Governance Assessment
- Board effectiveness: Strong independence, 100% meeting attendance, executive sessions, majority voting standard, and robust committee structures support oversight quality.
- Alignment: Time‑based restricted stock and stock ownership guidelines (5× retainer) enhance alignment; hedging/pledging prohibitions reduce risk misalignment.
- Compensation structure: 2024 maintained prior‑year cash/equity levels; no meeting fees; balanced cash/equity mix; equity vests over one year—appropriate for board service risk/tenure.

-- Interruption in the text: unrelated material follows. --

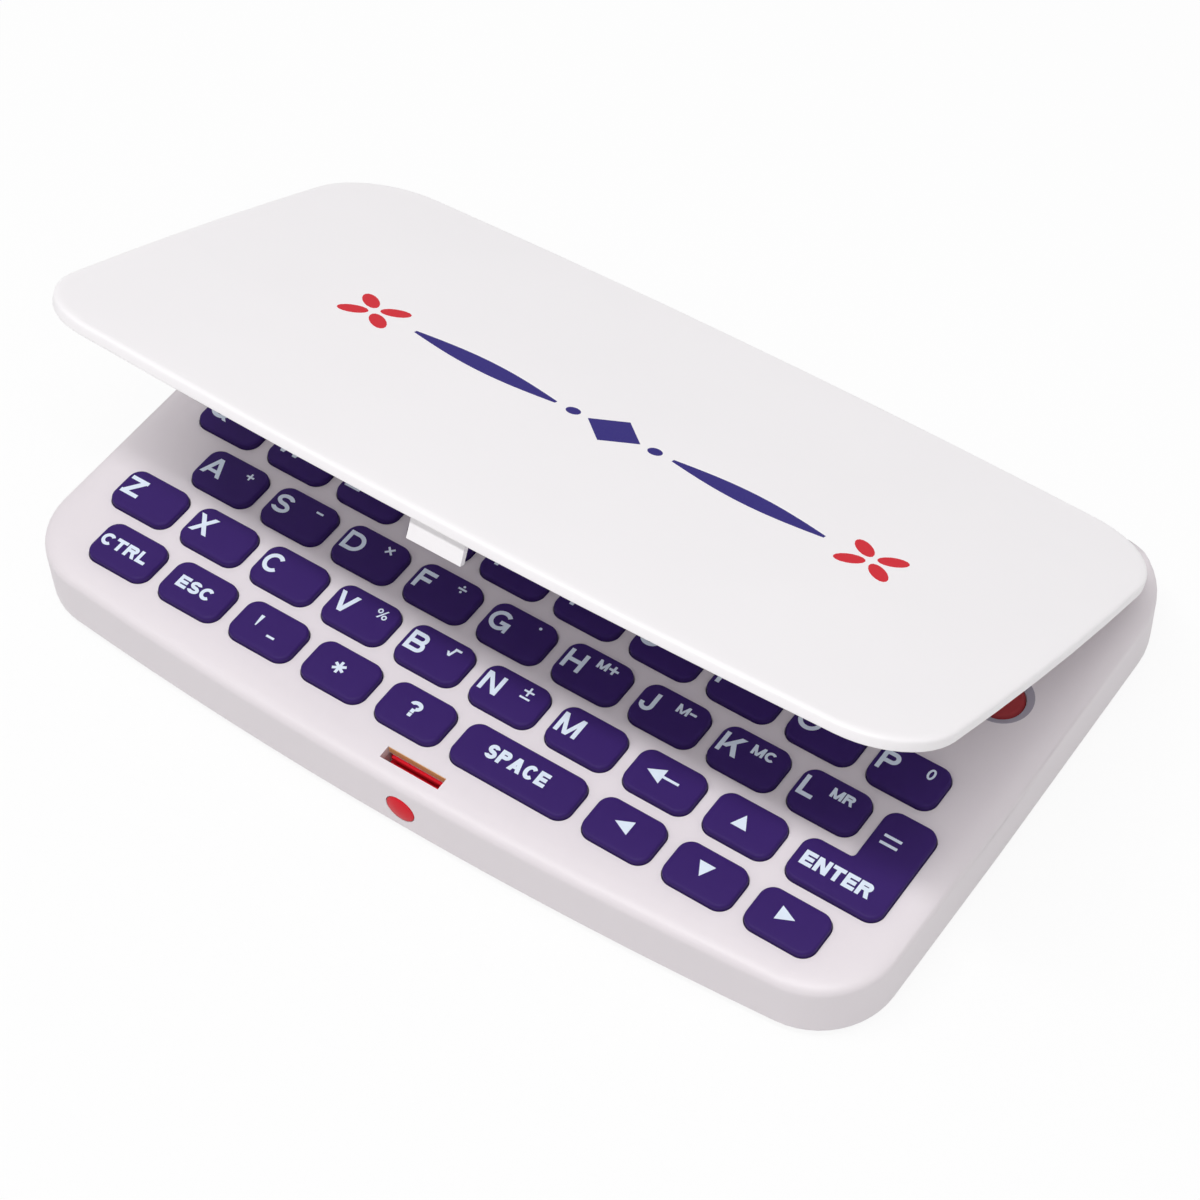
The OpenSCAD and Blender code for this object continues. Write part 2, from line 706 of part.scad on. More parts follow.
// Sliding latch: round front button, floor under the slot, catch and spring lug
module latch_slide() {
  inner_w = slide_w / 2 - 0.4;
  web_front_y = slide_rear_y - slide_web_t;
  color(red) translate([latch_x, 0, 0]) {
    intersection() {
      translate([0, slide_front_y + 0.5, release_z]) rotate([90, 0, 0])
        cylinder(r = release_r, h = slide_front_y - front_y + 0.9);
      translate([0, front_y - 0.3 + dome_r, release_z]) sphere(dome_r);
    }
    box([-slide_w / 2, slide_front_y, slide_floor_z], [slide_w / 2, slide_rear_y, slide_floor_z + slide_floor_t]);
    box([-slide_w / 2, web_front_y, slide_floor_z], [slide_w / 2, slide_rear_y, slide_top_z]);
    box([-inner_w, catch_front_y, slide_top_z - catch_t], [inner_w, slide_rear_y, slide_top_z]);
    box([-lug_w / 2, web_front_y, split_z + 0.3], [lug_w / 2, slide_rear_y, slide_floor_z + 0.1]);
    box([-1, slide_front_y + 0.2, release_z], [1, slide_rear_y, slide_floor_z + 0.1]);
  }
}

// One unbroken wire of six-sided section between the latch and its stop
module latch_spring() {
  steps = 8;
  end_gap = 0.02;
  run = spring_end_y - slide_rear_y - 2 * (wire_r + end_gap);
  n = steps * spring_turns;
  echo(clear_between_curls = run / spring_turns - 2 * wire_r);
  points = [for (i = [0:n], j = [0:5]) let (a = 360 * i / steps, r = spring_r + wire_r * cos(60 * j))
    [r * cos(a), run * i / n + wire_r * sin(60 * j), r * sin(a)]];
  sides = [for (i = [0:n - 1], j = [0:5])
    [i * 6 + j, i * 6 + (j + 1) % 6, (i + 1) * 6 + (j + 1) % 6, (i + 1) * 6 + j]];
  color([0.75, 0.75, 0.77]) translate([latch_x, slide_rear_y + wire_r + end_gap, spring_z])
    polyhedron(points, concat([[5, 4, 3, 2, 1, 0]], [[for (j = [0:5]) n * 6 + j]], sides));
}

// Sliding cover of the battery bay, part of the casing's underside
module battery_cover() {
  color(white) difference() {
    union() {
      intersection() {
        bottom_shell();
        box([-cover_w / 2, cover_front_y, 0], [cover_w / 2, case_d, split_z - cover_gap]);
      }
      both_sides() {
        box([cover_w / 2 - rail_w, rail_front_y, split_z - 0.3], [cover_w / 2, rail_rear_y, split_z + 0.1 + rail_t]);
        box([cover_w / 2 - rail_w, rail_front_y, split_z + 0.1],
            [cover_w / 2 + rail_w, rail_rear_y, split_z + 0.1 + rail_t]);
      }
    }
    for (i = [0:3]) translate([0, bay_rear_y - grip_in + 2 * i, 0])
      box([-6 - i, 0, floor_z - 1], [6 + i, 0.9, floor_z + 0.3]);
  }
}

module battery_contacts() {
  contact_w = 12;
  contact_d = 4;
  contact_t = 0.3;
  bump_r = 1.5;
  bump_out = 0.15;
  color([0.8, 0.8, 0.8]) both_sides() translate([cell_x, cell_y, pocket_top_z]) {
    translate([-contact_w / 2, -contact_d / 2, -contact_t]) cube([contact_w, contact_d, contact_t]);
    translate([0, 0, -contact_t - bump_out]) cylinder(r = bump_r, h = contact_t);
  }
}

module coin_cells() {
  color([0.75, 0.75, 0.76]) both_sides() translate([cell_x, cell_y, cell_z]) {
    cylinder(r = cell_r, h = cell_t - 0.3);
    cylinder(r = cell_r - 1.2, h = cell_t);
  }
}

module rubber_feet() {
  color([0.2, 0.2, 0.2]) both_sides() for (p = foot_places) translate([p[0], p[1], 0])
    cylinder(r = foot_r, h = floor_z + foot_recess);
}

module case_screws() {
  head_t = 0.55;
  head_in = 0.1;
  thread_l = 5;
  cross_w = 0.4;
  cross_l = 2.2;
  cross_t = 0.3;
  color([0.5, 0.5, 0.52]) at_screws() difference() {
    union() {
      translate([0, 0, floor_z + head_in]) cylinder(r = head_r, h = head_t);
      translate([0, 0, floor_z + head_in + head_t - 0.15]) cylinder(r = thread_r - 0.05, h = thread_l);
    }
    for (a = [0, 90]) rotate([0, 0, a]) box([-cross_l / 2, -cross_w / 2, 0], [cross_l / 2, cross_w / 2, floor_z + head_in + cross_t]);
  }
}

upper_case();
lower_case();
lid();
hinge_pins();
display_lens();
lcd_glass();
lcd_connector();
main_pcb();
controller_chip();
keypad_mat();
power_button();
power_switch();
latch_slide();
latch_spring();
battery_cover();
battery_contacts();
coin_cells();
rubber_feet();
case_screws();
key(row_1[0]);  // key_q
key(row_1[1]);  // key_w
key(row_1[2]);  // key_e
key(row_1[3]);  // key_r
key(row_1[4]);  // key_t
key(row_1[5]);  // key_y
key(row_1[6]);  // key_u
key(row_1[7]);  // key_i
key(row_1[8]);  // key_o
key(row_1[9]);  // key_p
key(row_2[0]);  // key_a
key(row_2[1]);  // key_s
key(row_2[2]);  // key_d
key(row_2[3]);  // key_f
key(row_2[4]);  // key_g
key(row_2[5]);  // key_h
key(row_2[6]);  // key_j
key(row_2[7]);  // key_k
key(row_2[8]);  // key_l
key(row_3[0]);  // key_z
key(row_3[1]);  // key_x
key(row_3[2]);  // key_c
key(row_3[3]);  // key_v
key(row_3[4]);  // key_b
key(row_3[5]);  // key_n
key(row_3[6]);  // key_m
key(row_3[7]);  // key_delete
key(row_3[8]);  // key_up
key(row_4[0]);  // key_ctrl
key(row_4[1]);  // key_esc
key(row_4[2]);  // key_apostrophe
key(row_4[3]);  // key_asterisk
key(row_4[4]);  // key_question
key(space_place);  // key_space
key(arrows[0]);  // key_left
key(arrows[1]);  // key_down
key(arrows[2]);  // key_right
enter_key();  // key_enter
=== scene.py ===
import json
import math

import bmesh
import bpy
from mathutils import Matrix, Vector
from mathutils.geometry import delaunay_2d_cdt


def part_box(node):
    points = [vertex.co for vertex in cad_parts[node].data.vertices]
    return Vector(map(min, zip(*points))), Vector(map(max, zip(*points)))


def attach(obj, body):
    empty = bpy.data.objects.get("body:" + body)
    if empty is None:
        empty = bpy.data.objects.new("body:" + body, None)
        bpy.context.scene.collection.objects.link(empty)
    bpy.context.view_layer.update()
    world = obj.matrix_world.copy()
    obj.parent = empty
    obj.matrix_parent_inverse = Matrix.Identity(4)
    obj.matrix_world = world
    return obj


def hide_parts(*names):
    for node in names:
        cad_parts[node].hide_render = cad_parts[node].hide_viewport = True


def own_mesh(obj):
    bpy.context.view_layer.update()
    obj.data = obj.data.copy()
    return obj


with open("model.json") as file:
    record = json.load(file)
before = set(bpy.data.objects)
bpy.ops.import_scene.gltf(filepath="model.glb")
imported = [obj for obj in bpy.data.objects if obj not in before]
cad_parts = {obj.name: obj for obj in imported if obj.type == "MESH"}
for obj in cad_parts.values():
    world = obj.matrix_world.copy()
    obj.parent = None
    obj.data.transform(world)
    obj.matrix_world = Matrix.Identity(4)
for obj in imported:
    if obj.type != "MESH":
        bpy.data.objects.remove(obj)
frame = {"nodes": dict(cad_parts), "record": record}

bl_info = {
    "name": "Pocket Dictionary",
    "version": (1, 0, 0),
    "blender": (4, 5, 0),
    "location": "3D View > Sidebar > Dictionary",
    "description": "Dresses a pocket electronic dictionary with its keys, legends, lid and studio",
    "category": "Object",
}

MM = 0.001
JOINTS = {joint["name"]: joint for joint in frame["record"]["behaviour"]["joints"]}
HINGE = Vector(JOINTS["lid_hinge"]["pos_m"])
# The angle at which the lid stands open at rest
LID_OPEN = -math.radians(JOINTS["lid_hinge"]["range_deg"][0])
DECK_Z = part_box("upper_case")[1].z
SHUT_LID_TOP = DECK_Z + 2.55 * MM
# A key is a cap above the deck, a flange under it that stands out all round, and a foot over the mat
KEY_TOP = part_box("key_q")[1].z
KEY_DEPTH = 6.04 * MM
FLANGE_TOP = DECK_Z - 1.3 * MM
FLANGE_OUT = 0.5 * MM
FLANGE_THICKNESS = 0.6 * MM
FOOT_SIDE = 1.115 * MM
FOOT_DEPTH = 3.8 * MM
FOOT_HEIGHT = 0.8 * MM
FOOT_CORNER = 0.8 * MM


def linear(colour):
    """Turns an sRGB hex colour into linear RGB."""
    parts = [int(colour[i:i + 2], 16) / 255 for i in (1, 3, 5)]
    return [p / 12.92 if p <= 0.04045 else ((p + 0.055) / 1.055) ** 2.4 for p in parts]


def colour_prop(name, description, colour):
    """A colour that is given as sRGB hex and held as linear RGB."""
    return bpy.props.FloatVectorProperty(
        name=name, description=description, default=linear(colour), subtype="COLOR", size=3, min=0, max=1)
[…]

- Potential watchpoints: Interlock via Summit (with CF director Anne Noonan as former Summit CEO) is a network consideration but not a disclosed related‑party transaction; monitor for perceived conflicts in overlapping industry networks.
- RED FLAGS: None disclosed—no pledging permitted; no related‑party transactions disclosed involving Ms. Ellerbusch; 100% attendance; committee independence.